Copyright continues to serve its purpose as a tool for censorship, it seems. This week there was some hubbub over Apple’s highly questionable decision to send a DMCA takedown notice over a tweet by a security researcher who goes by “Siguza,” and who appeared to publish an iPhone encryption key on Twitter:

Twitter took it down upon receipt of the takedown notice, but later put it back after Apple rescinded the takedown — either realizing that the takedown was bogus or futile (or, I guess, both).

You can understand (sorta) why Apple would want to protect the key, but copyright seems like exactly the wrong tool for the job. Of course, that’s often the case, but copyright is such an easy tool to abuse to try to silence speech that it is often the preferred tool of would-be censors. This is just one example. But it does raise questions. Is an encryption key even copyright-eligible? That seems highly unlikely. Copyright only is supposed to apply to the creative elements of a work, and it would be difficult to argue that an encryption key meets the “creative” level necessary.
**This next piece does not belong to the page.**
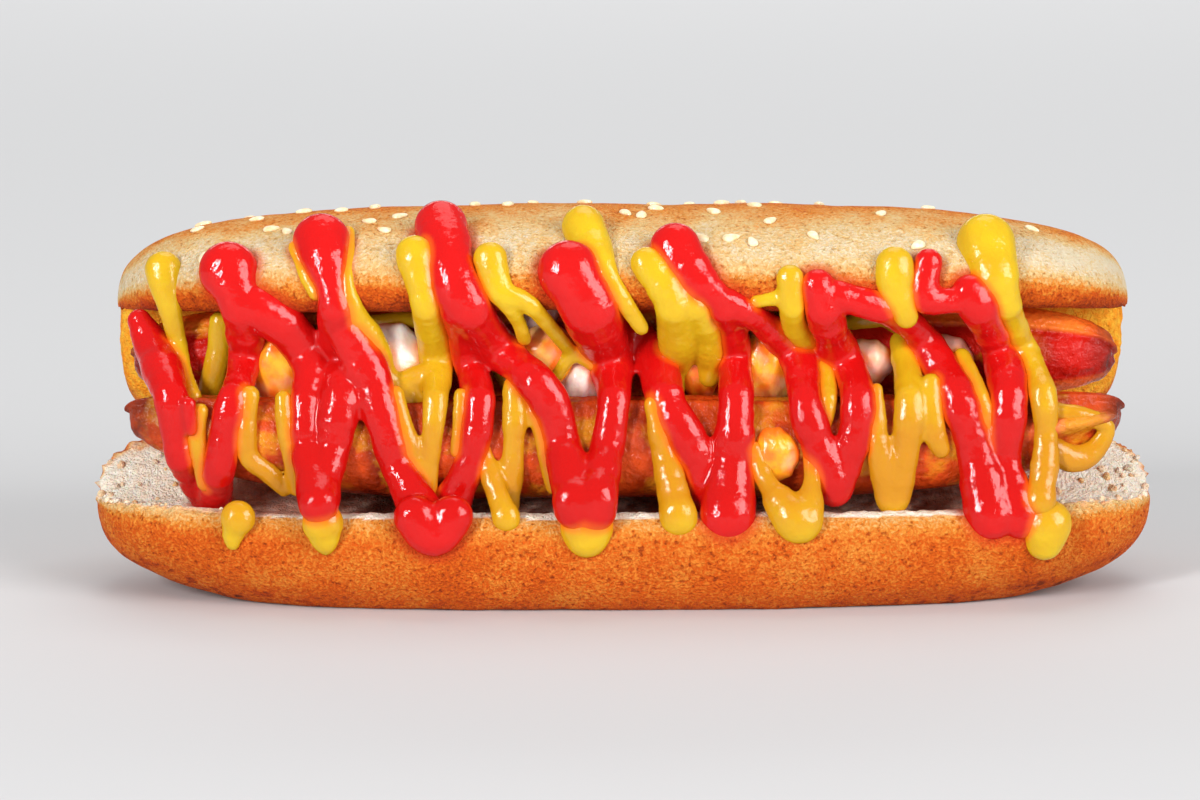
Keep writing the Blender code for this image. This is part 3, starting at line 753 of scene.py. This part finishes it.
def reading(tree, name):
    """The value that a piece keeps at each point."""
    return put(tree, "ShaderNodeAttribute", attribute_name=name).outputs["Fac"]


def position(tree):
    """The place on the piece in millimetres."""
    place = put(tree, "ShaderNodeTexCoord").outputs["Object"]
    scale = (1 / METRES,) * 3
    return put(tree, "ShaderNodeMapping", {"Vector": place, "Scale": scale}).outputs["Vector"]


def make_mottle():
    """A shader group: soft patches of a given size as a mask."""
    group = bpy.data.node_groups.new("mottle", "ShaderNodeTree")
    for key, value in (("Size", 1.0), ("Low", 0.4), ("High", 0.6)):
        socket = group.interface.new_socket(key, in_out="INPUT", socket_type="NodeSocketFloat")
        socket.default_value = value
    group.interface.new_socket("Mask", in_out="OUTPUT", socket_type="NodeSocketFloat")
    given = group.nodes.new("NodeGroupInput").outputs
    scale = sums(group, "DIVIDE", 1.0, given["Size"])
    patches = put(group, "ShaderNodeTexNoise", {"Vector": position(group), "Scale": scale, "Detail": 4.0})
    mask = put(group, "ShaderNodeMapRange", {
        "Value": patches.outputs["Fac"], "From Min": given["Low"], "From Max": given["High"],
    })
    out = group.nodes.new("NodeGroupOutput")
    group.links.new(mask.outputs["Result"], out.inputs["Mask"])
    return group


def mottle(tree, size, low, high):
    made = put(tree, "ShaderNodeGroup", node_tree=MOTTLE)
    for key, value in (("Size", size), ("Low", low), ("High", high)):
        made.inputs[key].default_value = value
    return made.outputs["Mask"]


def colour_steps(tree, value, steps):
    """A colour for each value, from (value, colour) steps."""
    made = put(tree, "ShaderNodeValToRGB", {"Fac": value})
    elements = made.color_ramp.elements
    for index, (place, colour) in enumerate(steps):
        element = elements[index] if index < 2 else elements.new(place)
        element.position = place
        element.color = (*colour, 1.0)
    return made.outputs["Color"]


def material(name, roughness, **sockets):
    """A material and its shader, with what is the same all over set on the shader."""
    made = bpy.data.materials.new(name)
    made.use_nodes = True
    shader = made.node_tree.nodes["Principled BSDF"]
    shader.inputs["Roughness"].default_value = roughness
    for key, value in sockets.items():
        shader.inputs[key.replace("_", " ")].default_value = value
    return made, made.node_tree, shader


def bump(tree, shader, height, distance):
    """Fine relief, its depth in millimetres."""
    made = put(tree, "ShaderNodeBump", {"Height": height, "Distance": distance * METRES})
    tree.links.new(made.outputs["Normal"], shader.inputs["Normal"])


def bread():
    """Crust from cream to toasted brown, and granular crumb."""
    made, tree, shader = material(
        "bread", 0.7, Specular_IOR_Level=0.12, Subsurface_Weight=0.1, Subsurface_Scale=0.003,
    )
    grain = mottle(tree, 0.9, 0.3, 0.7)
    pores = mottle(tree, 0.5, 0.36, 0.6)
    pits = mottle(tree, 0.9, 0.61, 0.7)
    lumps = mottle(tree, 1.6, 0.35, 0.65)
    # The bake reading also holds painted shade: dark brown for the crumb deep in the slit behind the lip.
    baked = sums(tree, "ADD", reading(tree, "bake"), sums(tree, "MULTIPLY", grain, 0.14))
    baked = sums(tree, "SUBTRACT", baked, sums(tree, "MULTIPLY", pores, 0.12))
    crust = colour_steps(tree, baked, (
        (0.0, (0.75, 0.63, 0.44)), (1.0, (0.13, 0.025, 0.005)), (0.2, (0.75, 0.49, 0.20)),
        (0.42, (0.73, 0.25, 0.031)), (0.6, (0.63, 0.100, 0.005)), (0.8, (0.42, 0.050, 0.005)),
    ))
    crust = mixed(tree, sums(tree, "MULTIPLY", pits, baked), crust, (0.26, 0.035, 0.005))
    pale = mixed(tree, lumps, (1.0, 0.95, 0.82), (1.0, 0.84, 0.66))
    golden = mixed(tree, lumps, (1.0, 0.50, 0.04), (0.95, 0.29, 0.012))
    crumb_share = reading(tree, "crumb")
    crumb = mixed(tree, reading(tree, "toast"), pale, golden)
    colour = mixed(tree, crumb_share, crust, crumb)
    stain = sums(tree, "MULTIPLY", reading(tree, "stain"), 0.8)
    colour = mixed(tree, stain, colour, (0.60, 0.045, 0.008))
    tree.links.new(colour, shader.inputs["Base Color"])
    relief = sums(tree, "SUBTRACT", pores, pits)
    crumb_relief = sums(tree, "MULTIPLY", lumps, crumb_share)
    bump(tree, shader, sums(tree, "ADD", relief, crumb_relief), 0.25)
    return made


def sausage_skin(name, skin, deep, face):
    """Grilled skin, browned in patches, with a darker glazed cut face."""
    made, tree, shader = material(
        name, 0.2, Specular_IOR_Level=0.2, Subsurface_Weight=0.1, Subsurface_Scale=0.002,
    )
    patches = mottle(tree, 11.0, 0.42, 0.66)
    fine = mottle(tree, 1.4, 0.35, 0.7)
    colour = mixed(tree, patches, skin, deep)
    colour = mixed(tree, sums(tree, "MULTIPLY", fine, 0.25), colour, deep)
    colour = mixed(tree, reading(tree, "cut_face"), colour, face)
    film = sums(tree, "MULTIPLY", reading(tree, "film"), mottle(tree, 7.0, 0.5, 0.62))
    colour = mixed(tree, sums(tree, "MULTIPLY", film, 0.8), colour, (0.66, 0.28, 0.010))
    colour = mixed(tree, reading(tree, "char"), colour, (0.09, 0.012, 0.006))
    tree.links.new(colour, shader.inputs["Base Color"])
    bump(tree, shader, fine, 0.25)
    return made


def onion_flesh():
    """Moist white onion, glazed orange and yellow where sauce ran over it."""
    made, tree, shader = material("onion_flesh", 0.2, Subsurface_Weight=0.25, Subsurface_Scale=0.003)
    veins = mottle(tree, 2.5, 0.3, 0.7)
    clean = mixed(tree, veins, (0.92, 0.83, 0.77), (0.86, 0.68, 0.62))
    glazed = mixed(tree, mottle(tree, 4.0, 0.4, 0.62), (1.0, 0.19, 0.014), (1.0, 0.42, 0.016))
    colour = mixed(tree, reading(tree, "glaze"), clean, glazed)
    tree.links.new(colour, shader.inputs["Base Color"])
    bump(tree, shader, veins, 0.15)
    return made


def sauce_gloss(name, bright, deep, roughness, shine):
    """Thick glossy sauce: bright above and at its drops, deeper where it hangs in shade between."""
    made, tree, shader = material(
        name, roughness, Specular_IOR_Level=shine, Subsurface_Weight=0.1, Subsurface_Scale=0.002,
    )
    height = put(tree, "ShaderNodeSeparateXYZ", {"Vector": position(tree)}).outputs["Z"]
    low = put(tree, "ShaderNodeMapRange", {"Value": height, "From Min": 58.0, "From Max": 24.0})
    drops = put(tree, "ShaderNodeMapRange", {"Value": height, "From Min": 25.0, "From Max": 15.0})
    patches = sums(tree, "MULTIPLY", mottle(tree, 7.0, 0.35, 0.65), 0.35)
    shade = sums(tree, "ADD", low.outputs["Result"], patches)
    shade = sums(tree, "SUBTRACT", shade, drops.outputs["Result"])
    share = put(tree, "ShaderNodeClamp", {"Value": shade}).outputs["Result"]
    colour = mixed(tree, share, bright, deep)
    blend = sums(tree, "MULTIPLY", reading(tree, "blend"), 0.7)
    colour = mixed(tree, blend, colour, (0.80, 0.13, 0.006))
    tree.links.new(colour, shader.inputs["Base Color"])
    bump(tree, shader, mottle(tree, 2.5, 0.3, 0.7), 0.12)
    return made


def seed_shell():
    """Pale, slightly shiny sesame shell."""
    made, tree, shader = material(
        "seed_shell", 0.4, Coat_Weight=0.2, Subsurface_Weight=0.2, Subsurface_Scale=0.001,
    )
    colour = mixed(tree, mottle(tree, 1.2, 0.35, 0.65), (0.95, 0.83, 0.58), (0.86, 0.64, 0.33))
    tree.links.new(colour, shader.inputs["Base Color"])
    bump(tree, shader, mottle(tree, 0.5, 0.3, 0.7), 0.1)
    return made


MOTTLE = make_mottle()


def nodes_named(start):
    """The solids whose names are this kind, or this kind and a number."""
    names = [row["node"] for row in frame["record"]["subparts"]]
    return [name for name in names if name == start or name.rstrip("0123456789") == start + "_"]


def finish(piece, nodes, look):
    """Turns the piece into metres, gives it its material and lets it stand for its solids."""
    piece.data.transform(Matrix.Scale(METRES, 4))
    piece.data.materials.clear()
    piece.data.materials.append(look)
    piece.data.shade_smooth()
    if nodes:
        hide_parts(*nodes)
    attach(piece, "root")


def build():
    """The bun, its fillings and the sauces, made, finished and handed over."""
    noise.seed_set(NOISE_SEED)
    sausages = make_sausages()
    bun_forms = make_bun_forms()
    petals = [petal(f"onion_petal_{number}", *row[:3]) for number, row in enumerate(PETALS, start=1)]
    food = sausages + bun_forms + petals
    mustard = sauce("mustard_sauce", MUSTARD, food, MUSTARD_FRONT)
    ketchup = sauce("ketchup_sauce", KETCHUP, food + [mustard], KETCHUP_FRONT)
    drips = sauce("mustard_drips", MUSTARD_ON_TOP, food + [mustard, ketchup], KETCHUP_FRONT)
    bun = make_bun(bun_forms, sausages)
    seeds = make_seeds(bun, [mustard, ketchup, drips])

    record(bun, "stain", nearness(points_of(bun)[0], [ketchup], 2.6))
    finish_sausage(sausages[0], LOWER_SAUSAGE_GROOVE, slit_at=LOWER_SAUSAGE_SLIT)
    finish_sausage(sausages[1], UPPER_SAUSAGE_GROOVE, cut_face=UPPER_SAUSAGE_FACE)
    crumbs = make_crumbs(bun)
    for piece, others in ((ketchup, [mustard, drips]), (mustard, [ketchup]), (drips, [ketchup])):
        record(piece, "blend", nearness(points_of(piece)[0], others, 1.4))
    for sausage in sausages:
        record(sausage, "film", nearness(points_of(sausage)[0], [mustard, ketchup], 9.0))
    for piece, (*shape, glaze) in zip(petals, PETALS):
        places = points_of(piece)[0]
        under_sauce = nearness(places, [mustard, ketchup], 1.5)
        record(piece, "glaze", np.clip(glaze + 0.25 * wander_at(places, 4.0) + 0.6 * under_sauce, 0, 1))

    skin = sausage_skin("grilled_skin", (0.66, 0.070, 0.008), (0.26, 0.020, 0.003), (0.80, 0.20, 0.05))
    face = sausage_skin("glazed_face", (1.0, 0.23, 0.030), (0.92, 0.12, 0.012), (0.54, 0.010, 0.005))
    yellow = sauce_gloss("mustard_gloss", (0.64, 0.42, 0.010), (0.54, 0.225, 0.006), 0.16, 0.38)
    red = sauce_gloss("ketchup_gloss", (0.60, 0.006, 0.006), (0.50, 0.004, 0.003), 0.06, 0.36)
    flesh = onion_flesh()
    loaf = bread()
    finish(bun, nodes_named("bun"), loaf)
    finish(crumbs, [], loaf)
    finish(seeds, [], seed_shell())
    finish(sausages[0], ["sausage_lower"], skin)
    finish(sausages[1], ["sausage_upper"], face)
    for number, piece in enumerate(petals, start=1):
        finish(piece, [f"onion_{number}"], flesh)
    finish(mustard, nodes_named("mustard"), yellow)
    finish(drips, nodes_named("mustard_drip"), yellow)
    finish(ketchup, nodes_named("ketchup"), red)
    for form in bun_forms:
        bpy.data.objects.remove(form)


def make_floor():
    mesh = bmesh.new()
    bmesh.ops.create_grid(mesh, x_segments=1, y_segments=1, size=FLOOR_SIZE)
    floor = add_object("floor", mesh)
    made, tree, shader = material("floor_grey", 0.9)
    shader.inputs["Base Color"].default_value = FLOOR_COLOUR
    floor.data.materials.append(made)


def add_lamp(name, place, target, size, power):
    data = bpy.data.lights.new(name, "AREA")
    data.shape = "RECTANGLE"
    data.size, data.size_y = size
    data.energy = power
    lamp = bpy.data.objects.new(name, data)
    lamp.location = place
    lamp.rotation_euler = (Vector(target) - Vector(place)).to_track_quat("-Z", "Y").to_euler()
    bpy.context.scene.collection.objects.link(lamp)


def make_studio():
    """A pale floor, soft lamps, an even sky and the camera."""
    make_floor()
    scene = bpy.context.scene
    world = bpy.data.worlds.new("studio")
    scene.world = world
    world.use_nodes = True
    background = world.node_tree.nodes["Background"]
    background.inputs["Color"].default_value = SKY_COLOUR
    background.inputs["Strength"].default_value = SKY_STRENGTH
    for lamp in LAMPS:
        add_lamp(*lamp)
    data = bpy.data.cameras.new("camera")
    data.lens = CAMERA_LENS
    data.clip_start = 0.01
    camera = bpy.data.objects.new("camera", data)
    camera.location = CAMERA_PLACE
    camera.rotation_euler = (math.radians(90 - CAMERA_DOWN), 0, math.radians(-CAMERA_RIGHT))
    scene.collection.objects.link(camera)
    scene.camera = camera
    scene.view_settings.view_transform = "Standard"


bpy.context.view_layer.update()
build()
make_studio()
US courts have already decided that phone numbers are not subject to copyright (even made up numbers), so it seems unlikely that an encryption key would pass muster for getting a copyright.

Potentially Apple could have been making a DMCA 1201 “anti-circumvention” argument as well — but even that seems silly, and only highlights the problems of the anti-circumvention provisions of Section 1201 of the DMCA. When a single tweet with a single code is seen as “circumvention” then there’s a big problem — and that problem is the law.

It’s good that Apple backed down on this, though it still highlights the problems of the DMCA takedown process, and how it can be used unfairly for censorship — even if that “censorship” completely backfired this time.